Representation, our ability to speak freely and to have our speech verified by our fellows as good, is a gift from god, whatever god is, because it provides human communities with their humanity, their ability to to organize themselves around pacifying signs instead of around natural hierachies in purely biological struggles for the precious things of nature that cannot be multiplied as can the signs of free speech.
Representation defers violence because it provides us new ways to organize ourselves and hence to trade and distribute resources in relatively non-violent ways.
However, what acts to defer violence also acts to build more complex human societies that in turn become much more capable of organized violence, and this is the paradox we need to unfold...Denmark is sufficiently sophisticated that it could build nuclear weapons and kill millions of its enemies, but it is precisely because it has such inherent capabilities that it is also the kind of well-organized culture that a non-violent Danish Muslim need not seriously fear, at least at this stage in history...
Representation will always create a relationship between self and other, no matter how much "binary thinking" is denounced in the name of multiculturalism, etc. The trick is to learn how to respect the other, not to deny his existence as one's other (and such respect must be earned and will require all sides engaging in some criticial and frank conversations about such things as ethics, group behaviours, and their religious origins...)
The postmodern vogue of denouncing binary thinking usually does more to exacerbate tensions, thanks to its own unacknowledged reliance on the most crude binary opposition of all: that which purportedly distinguishes hegemonic oppressors from everyone else.
Free speech can always set the stage for violence. But we would be more violent - we could not survive - without it. The question is whether the attempt to control speech will do more to build up tensions in systems without safety valves to let off steam, or whether it will do more to defer violence.
The liberal tends to the utopian and thinks that the problem of conflict and violence can be avoided by proper regulations. But in fact it is best avoided, to the degree we can ever defer our inevitable conflicts, by maximizing human freedoms. Denmark has already gone far enough down this road of freedom that we need have little fear that they are about to turn genocidal. The attempt to bottle up speech there will have much more disastrous effects than allowing people, immersed in very real human conflicts in daily life, to mediate this tenstion with some verbal and visual criticism of each other.
A negative outcome of attempts to control speech is especially likely if the nation - the political unit best suited, in concert with other nations, to maximizing human freedoms - is being circumscribed by post-national bureaucrats in bodies like the UN or EU. This is a sure recipe for conflicts getting to the explosive stage.

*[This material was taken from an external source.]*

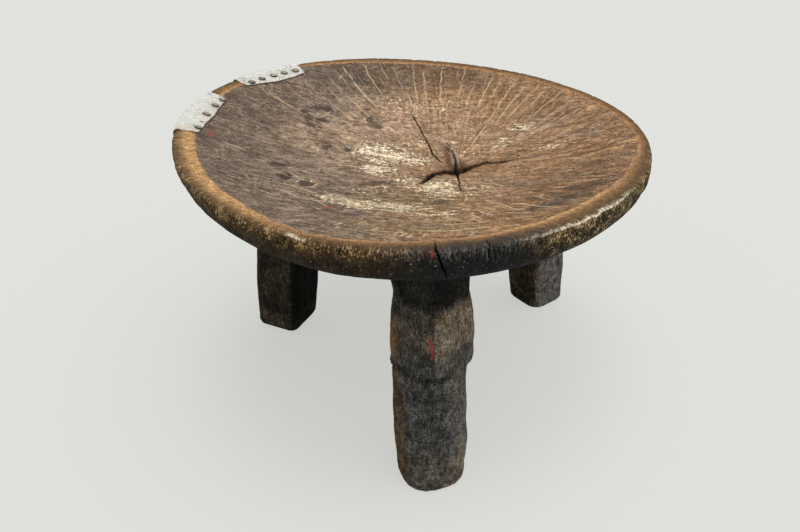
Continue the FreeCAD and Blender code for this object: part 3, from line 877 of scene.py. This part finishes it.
# old, worn wood. Colours are as a paint program gives them
wood = {
    "dishLeft": (120, 100, 86),
    "dishRight": (148, 110, 78),
    "dishDark": (66, 55, 48),
    "cream": (228, 207, 174),
    "ray": (218, 192, 152),
    "olive": (112, 98, 70),
    "tan": (166, 134, 110),
    # across the rim from the dish to the crest, and down the wall
    "band": [
        (0.0, (136, 104, 78)), (0.10, (188, 144, 104)), (0.34, (150, 111, 74)), (0.66, (106, 79, 51)),
        (1.0, (78, 60, 40)),
    ],
    "wallDown": [
        (0.0, (84, 65, 42)), (0.12, (66, 51, 34)), (0.35, (48, 39, 27)), (0.65, (37, 31, 24)), (1.0, (33, 29, 24)),
    ],
    # colour of the painted golden highlight along the band
    "gold": (214, 168, 112),
    "soot": (27, 28, 29),
    "fleck": (190, 154, 98),
    "black": (14, 14, 14),
    "grey": (155, 152, 148),
    "darkBrown": (20, 14, 9),
    "paleBrown": (172, 140, 98),
    "crack": (20, 14, 11),
    "stroke": (232, 208, 168),
    "spot": (66, 57, 50),
    # torn lips at the pith: the dark one is painted shade, the pale one a painted highlight
    "torn": ((92, 68, 50), (232, 204, 178)),
    "debris": ((50, 34, 26), (108, 78, 58)),
    "sootyBand": (62, 54, 47),
    "brightFleck": (212, 186, 142),
    # grey streaks, a painted highlight on the dark front wall
    "frontSheenStreaks": (122, 122, 120),
    "wallDot": (150, 138, 116),
    "legSpeck": (172, 164, 152),
    "legGold": (156, 114, 52),
    "underside": ((30, 26, 22), (46, 38, 30)),
    # crest colours: partly real wear, partly painted highlight; the grey one is a painted sheen on the sooty front
    "rubbedAndSheen": ((200, 168, 120), (128, 128, 124)),
    "glint": (246, 234, 210),
    "red": (164, 50, 44),
    "shine": 0.08,
    "rayWidth": 1.2,
    # angle, width and how rare
    "scratches": [
        (14, 1.3, 0.61), (-28, 1.5, 0.64), (68, 1.3, 0.67), (-62, 1.3, 0.67), (160, 1.1, 0.63), (100, 1.2, 0.69),
    ],
    # angle round the pith, where it starts and ends, strength
    "rays": [
        (-53.5, 125, 225, 0.7), (-47, 150, 215, 0.3), (-41.3, 140, 228, 0.75), (-37.5, 170, 215, 0.35),
        (-34.3, 140, 222, 0.9), (-30.8, 195, 233, 0.7), (-28.4, 150, 234, 1.0), (-22.9, 165, 235, 0.7),
        (-18.6, 195, 232, 0.5), (-15.2, 172, 220, 0.7), (-13.4, 120, 172, 0.8), (-10.2, 150, 224, 1.0),
        (-7.0, 128, 208, 0.7), (-4.4, 105, 150, 0.5), (-1.6, 100, 212, 0.85), (1.2, 90, 140, 0.4),
        (3.3, 188, 218, 0.5), (5.3, 150, 208, 0.85), (9.6, 145, 178, 0.7), (11.6, 100, 150, 0.5),
        (14.3, 132, 208, 0.95), (17.6, 148, 192, 0.6), (22.2, 60, 192, 0.9), (26.3, 108, 192, 0.85),
        (29.8, 118, 192, 0.7), (33.4, 128, 190, 0.6), (38.5, 128, 200, 0.55), (44.6, 108, 195, 0.55),
        (50.5, 105, 185, 0.5), (57, 120, 180, 0.3),
    ],
}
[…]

We need freedom to survive and limiting it is only justfiable when we are on the very edge of violence, a clear and present danger to others.
tp - that comment really deserves to be a post of its own.
Has anyone in the UN called on the *President* of Iran for an "official explanation" of his (presumaly official) calls to wipe Israel off the map?
Who cares if you think they are in bad taste? Bad taste is allowed in a free state.
I'm surprised at you. This is one of the smartest sites on the web.
I revel in America's greatness as well as it's bad taste. Bad taste is the exhaust of freedom and creativity.